Robert Chapman & Barbara Kipfer, Dictionary of American Slang, third edition (1995) pushes the origin of this sense of square back to the 1920s, but still doesn't see a connection to the older term:

square ... 2 n jazz musicians by about 1925 A conventional person, esp. one with musical tastes not extending to jazz, swing, bop, etc. = CLYDE ["a person who does not appreciate the current music, culture, etc"] ... {the sense "conventional person, etc" is said to come fr the a jazz musician's and standard conductor's hand gesture that beats out regular and unsyncopated four-beat rhythm, the hand by doing so describing a square in the air}

The similarity of the jazz-era meaning of square to the eighteenth- and nineteenth-century meaning of square-toes may be entirely coincidental. But I think that the coincidence bears noticing.


The OED attests to square meaning

designating one who is out of touch with the ideas and conventions of a particular popular contemporary movement

from 1946, from music, in the Big Book of Swing by Bill Treadwell:

Square, not versed in Swing, puritanical.

The second reference is from 1950 in Julien Vedey's Band Leaders:

Consummate performer that Ellington is, he put these numbers over to the delight of all types of audience, young and old, sophisticated and ‘square’.

The Online Etymology Dictionary dates square in the sense of old-fashioned to 1944:

U.S. jazz slang, said to be from shape of a conductor's hand gestures in a regular four-beat rhythm.

As Janus Bahs Jacquet notes in a comment, the parallel term square-toes, referring to the same kind of person, had been in use in the late 18th century, in reference to a kind of shoe that had fallen out of fashion (thoughsince returned from time to time). There are no OED entries for square-toes for a "precise, formal, old-fashioned person" after 1889, however, so it is unclear if the earlier term influenced the later usage.


@Choster has referred, quite rightly, to the OED adjectival use dating from their earliest example in 1946, which, like Etymoline, also connects the modern origins of square with jazz. That is sense 10d.

However, it is clear that square has had a broadly similar connotation for centuries.

Consider sense 11a - now obsolete- with its examples from circa 1590 - even employed by Sir Thomas More.

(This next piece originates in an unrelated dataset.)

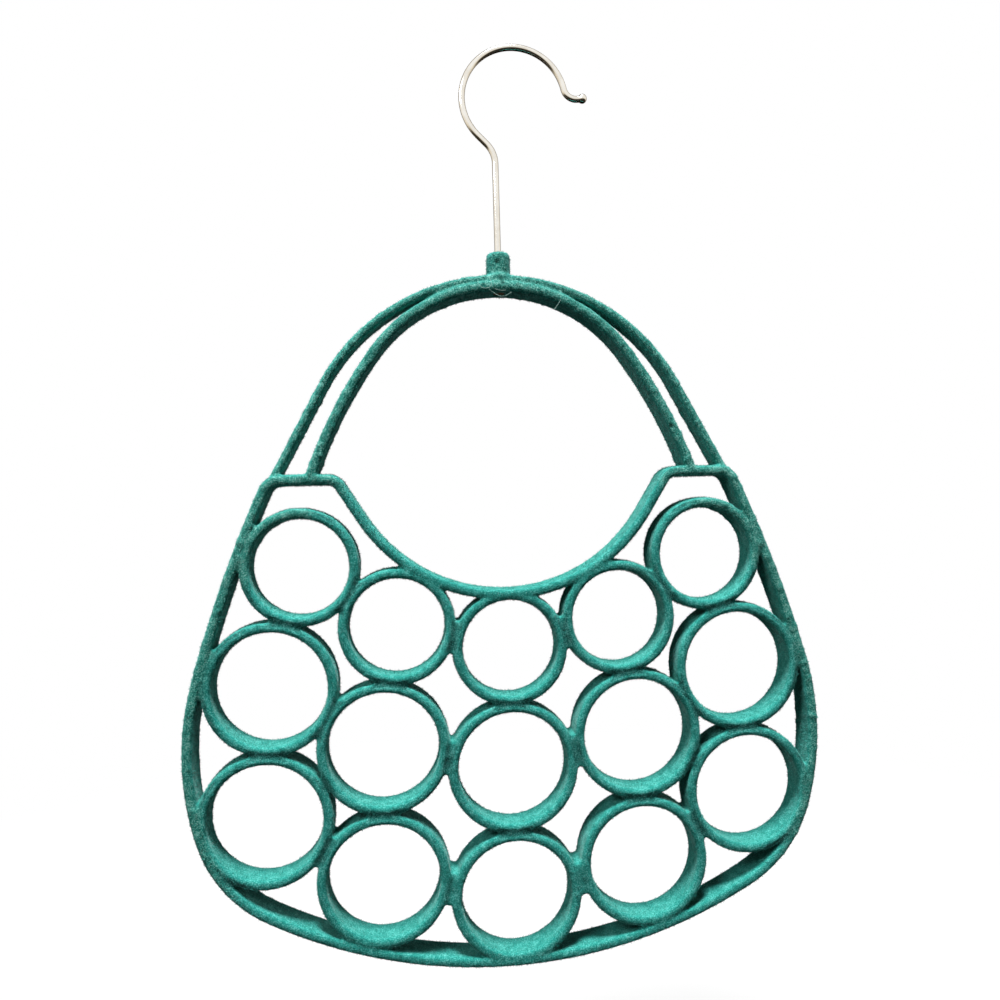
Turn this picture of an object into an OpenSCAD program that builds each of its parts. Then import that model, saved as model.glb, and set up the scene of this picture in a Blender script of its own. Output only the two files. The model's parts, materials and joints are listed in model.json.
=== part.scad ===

a. Precise, prim, solemn. Obs.

c1590 Sir T. More (Malone Soc.) 1425 Oh what formalitie, what square obseruance: liues in a little roome.

1601 B. Jonson Fountaine of Selfe-love ii. iii. 23 A serious, solempne, and supercilious face, ful of formall, and square gravitie.

1602 B. Jonson Poetaster iv. vi. 72 And all their square pretext of Grauity [is] A meere vaine Glory.